▶ TASK DETAILS
Return all lines that include the string "before".

▶ DATA PROVIDED
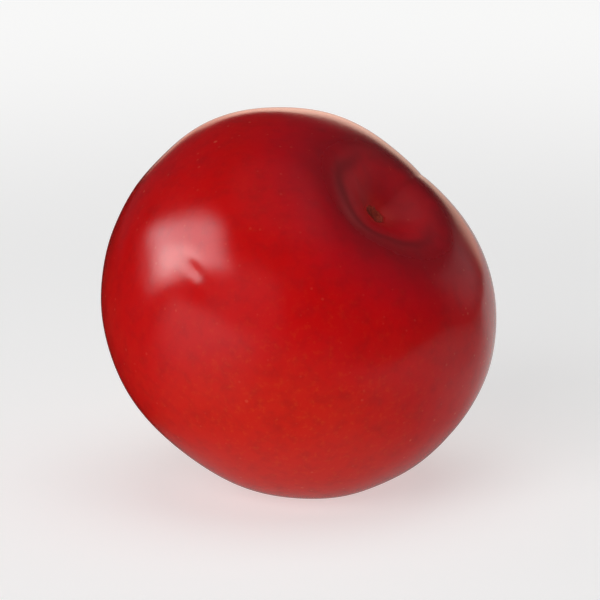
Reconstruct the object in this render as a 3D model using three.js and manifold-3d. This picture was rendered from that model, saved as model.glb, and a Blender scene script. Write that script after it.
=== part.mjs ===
// A ripe red plum as picked, with no stem: one solid fruit that lies tipped over on a small flat
// spot in its skin.
//
// The skin is one formula. Seen from the middle of the fruit, a point of the skin lies at the
// distance skinRadius(polar, around): polar is the angle from the stem end, and around is the angle
// round the fruit from its seam, the shallow groove that runs from the stem end to the tip end.
// The fruit grows stem end up +Z with its seam on +X, and is then spun, tipped over and cut flat
// where it rests. The part's frame is +Z up, in millimetres, with its origin in the rest spot.

import * as THREE from "three";
import { mergeVertices } from "three/addons/utils/BufferGeometryUtils.js";
import Module from "manifold-3d";

// Body: wide across, shorter from end to end, and squarer than an ellipsoid.
const EQUATOR_RADIUS = 28.2;
const END_RADIUS = 24.8; // from the middle to either end, before the hollows are pressed in
const TIP_END_LIFT = 0.8; // the tip end lies this much further out, and the stem end less far
const SQUARENESS = 2.25; // 2 is an ellipsoid

// Unevenness of the body, as shares of its radius.
const OVAL_SHARE = 0.014; // wider across the seam than through it
const CHEEK_SHARE = 0.0073; // three faint cheeks
const CHEEK_ANGLE = THREE.MathUtils.degToRad(49); // of the first cheek, from the seam

// Stem hollow: a bowl with soft shoulders and a deeper middle, from which the stem has come away.
// Its shoulder is drawn out into a fold on the side away from the seam.
const HOLLOW_DEPTH = 3.9;
const HOLLOW_WIDTH = 8.2;
const HOLLOW_STEEPNESS = 3;
const HOLLOW_MIDDLE_DEPTH = 0.9;
const HOLLOW_MIDDLE_WIDTH = 2.6;
const FOLD_SHARE = 0.2;
const FOLD_ANGLE = THREE.MathUtils.degToRad(30);

// Tip hollow: a faint dimple round the dry end of the flower.
const TIP_DEPTH = 0.6;
const TIP_WIDTH = 3.0;

// Seam: a line along the bottom of a broad shallow valley, both deeper towards the stem end.
const VALLEY_DEPTH = 0.5;
const VALLEY_WIDTH = 8.5;
const LINE_DEPTH = 0.1;
const LINE_WIDTH = 1.8;
const SEAM_SHARE_STEM_END = 1.25;
const SEAM_SHARE_TIP_END = 0.8;

// How it lies: spun about its own axis, then tipped over towards LEAN_ANGLE, seen from above.
const SPIN_ANGLE = THREE.MathUtils.degToRad(99.9);
const TILT_ANGLE = THREE.MathUtils.degToRad(40.8);
const LEAN_ANGLE = THREE.MathUtils.degToRad(-32);
const REST_SPOT_DEPTH = 1.2; // how deep the flat spot is pressed in where the fruit rests

// Facets: rings from end to end and segments round the fruit.
const RINGS = 48;
const SEGMENTS = 84;
const RING_CROWDING = 0.55; // 0 is even, and near 1 crowds the rings at both ends
const SEGMENT_CROWDING = 0.5; // 0 is even, and near 1 crowds the segments at the seam

// A smooth dip of the given depth at distance 0, gone a little beyond its width. The steeper it is,
// the flatter its floor and the sharper its edge.
function dip(distance, depth, width, steepness = 2) {
  return depth * Math.exp(-(Math.abs(distance / width) ** steepness));
}

function bodyRadius(polar) {
  const endRadius = END_RADIUS - TIP_END_LIFT * Math.cos(polar);
  const across = Math.abs(Math.sin(polar)) / EQUATOR_RADIUS;
  const along = Math.abs(Math.cos(polar)) / endRadius;
  return (across ** SQUARENESS + along ** SQUARENESS) ** (-1 / SQUARENESS);
}

function unevenness(polar, around) {
  const oval = -OVAL_SHARE * Math.sin(polar) ** 2 * Math.cos(2 * around);
  const cheeks = CHEEK_SHARE * Math.sin(polar) ** 3 * Math.cos(3 * (around - CHEEK_ANGLE));
  return 1 + oval + cheeks;
}

function hollowDip(polar, around) {
  const fromStemEnd = END_RADIUS * polar;
  const fold = FOLD_SHARE * Math.exp(-(((Math.PI - Math.abs(around)) / FOLD_ANGLE) ** 2));
  return (
    dip(fromStemEnd, HOLLOW_DEPTH, HOLLOW_WIDTH * (1 + fold), HOLLOW_STEEPNESS) +
    dip(fromStemEnd, HOLLOW_MIDDLE_DEPTH, HOLLOW_MIDDLE_WIDTH)
  );
}

function seamDip(polar, around) {
  const fromSeam = EQUATOR_RADIUS * Math.sin(polar) * around;
  const stemShare = (1 + Math.cos(polar)) / 2;
  return (
    THREE.MathUtils.lerp(SEAM_SHARE_TIP_END, SEAM_SHARE_STEM_END, stemShare) *
    (dip(fromSeam, VALLEY_DEPTH, VALLEY_WIDTH) + dip(fromSeam, LINE_DEPTH, LINE_WIDTH))
  );
}

// around runs from -PI to PI, with 0 on the seam.
function skinRadius(polar, around) {
  return (
    bodyRadius(polar) * unevenness(polar, around) -
    hollowDip(polar, around) -
    seamDip(polar, around) -
    dip(END_RADIUS * (Math.PI - polar), TIP_DEPTH, TIP_WIDTH)
  );
}

// The upright fruit: a sphere's grid, whose two texture coordinates give the angles of each point.
function fruitGeometry() {
  const geometry = new THREE.SphereGeometry(1, SEGMENTS, RINGS);
  const { position, uv } = geometry.attributes;
  for (let i = 0; i < position.count; i++) {
    const ringTurn = 2 * Math.PI * (1 - uv.getY(i));
    const polar = (ringTurn - RING_CROWDING * Math.sin(ringTurn)) / 2;
    const evenAround = 2 * Math.PI * uv.getX(i) - Math.PI;
    const around = evenAround - SEGMENT_CROWDING * Math.sin(evenAround);
    const radius = skinRadius(polar, around);
    position.setXYZ(
      i,
      radius * Math.sin(polar) * Math.cos(around),
      radius * Math.sin(polar) * Math.sin(around),
      radius * Math.cos(polar),
    );
  }
  geometry.deleteAttribute("normal");
  geometry.deleteAttribute("uv");
  return geometry;
}

// Spins the upright fruit, tips it over, and lowers it until REST_SPOT_DEPTH of it is under z = 0,
// with its lowest point under the origin.
function layDown(geometry) {
  geometry.rotateZ(SPIN_ANGLE).rotateY(TILT_ANGLE).rotateZ(LEAN_ANGLE);
  const { position } = geometry.attributes;
  const point = new THREE.Vector3();
  const lowest = new THREE.Vector3(0, 0, Infinity);
  for (let i = 0; i < position.count; i++) {
    point.fromBufferAttribute(position, i);
    if (point.z < lowest.z) lowest.copy(point);
  }
  return geometry.translate(-lowest.x, -lowest.y, -lowest.z - REST_SPOT_DEPTH);
}

const wasm = await Module();
wasm.setup();

// A closed three.js geometry as a solid that can be cut.
function solidOf(geometry) {
  const shape = new THREE.BufferGeometry();
  shape.setAttribute("position", geometry.attributes.position);
  shape.setIndex(geometry.index);
  const merged = mergeVertices(shape, 1e-4);
  return new wasm.Manifold(
    new wasm.Mesh({
      numProp: 3,
      vertProperties: merged.attributes.position.array,
      triVerts: new Uint32Array(merged.index.array),
    }),
  );
}

function geometryOf(solid) {
  const { vertProperties, triVerts } = solid.getMesh();
  const geometry = new THREE.BufferGeometry();
  geometry.setAttribute("position", new THREE.BufferAttribute(vertProperties, 3));
  geometry.setIndex(new THREE.BufferAttribute(triVerts, 1));
  geometry.computeVertexNormals();
  return geometry;
}

// Everything under z = 0, as a block wider than the fruit.
function groundBlock() {
  const side = 4 * EQUATOR_RADIUS;
  return new THREE.BoxGeometry(side, side, side).translate(0, 0, -side / 2);
}

function plum() {
  const fruit = solidOf(layDown(fruitGeometry()));
  const resting = fruit.subtract(solidOf(groundBlock()));
  const skin = new THREE.MeshStandardMaterial({ color: 0xa11218, roughness: 0.3, metalness: 0 });
  const mesh = new THREE.Mesh(geometryOf(resting), skin);
  mesh.name = "plum";
  return mesh;
}

const part = new THREE.Group();
part.add(plum());

export default part;
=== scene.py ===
# %% [markdown]
# # A ripe red plum
#
# This lesson finishes one plum in Blender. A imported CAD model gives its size, its place and the
# flat spot that it rests on. Here it gets the fine shape of its skin, and the colours, dots and
# bloom that make it look like fruit.

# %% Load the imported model
import math

import bpy
import mathutils
import numpy as np
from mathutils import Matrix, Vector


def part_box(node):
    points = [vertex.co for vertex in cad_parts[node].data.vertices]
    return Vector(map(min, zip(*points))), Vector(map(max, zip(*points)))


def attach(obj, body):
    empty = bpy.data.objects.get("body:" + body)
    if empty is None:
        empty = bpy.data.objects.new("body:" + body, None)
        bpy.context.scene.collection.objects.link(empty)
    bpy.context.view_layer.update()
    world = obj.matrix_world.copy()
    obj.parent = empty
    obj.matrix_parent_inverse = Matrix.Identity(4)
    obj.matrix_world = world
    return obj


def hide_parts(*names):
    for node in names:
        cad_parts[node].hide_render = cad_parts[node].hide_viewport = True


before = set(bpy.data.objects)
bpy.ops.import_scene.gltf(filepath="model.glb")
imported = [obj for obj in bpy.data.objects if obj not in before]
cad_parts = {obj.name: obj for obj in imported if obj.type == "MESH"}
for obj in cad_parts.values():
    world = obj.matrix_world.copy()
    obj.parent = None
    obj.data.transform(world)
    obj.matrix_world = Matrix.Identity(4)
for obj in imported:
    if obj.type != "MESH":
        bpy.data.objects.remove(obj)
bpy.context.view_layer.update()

MM = 0.001  # lengths are in millimetres until the mesh is made, and Blender's are in metres
plum_low, plum_high = (np.array(corner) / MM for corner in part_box("plum"))
print("The packed plum measures", np.round(plum_high - plum_low, 2), "mm")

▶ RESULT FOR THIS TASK
const END_RADIUS = 24.8; // from the middle to either end, before the hollows are pressed in
before = set(bpy.data.objects)
imported = [obj for obj in bpy.data.objects if obj not in before]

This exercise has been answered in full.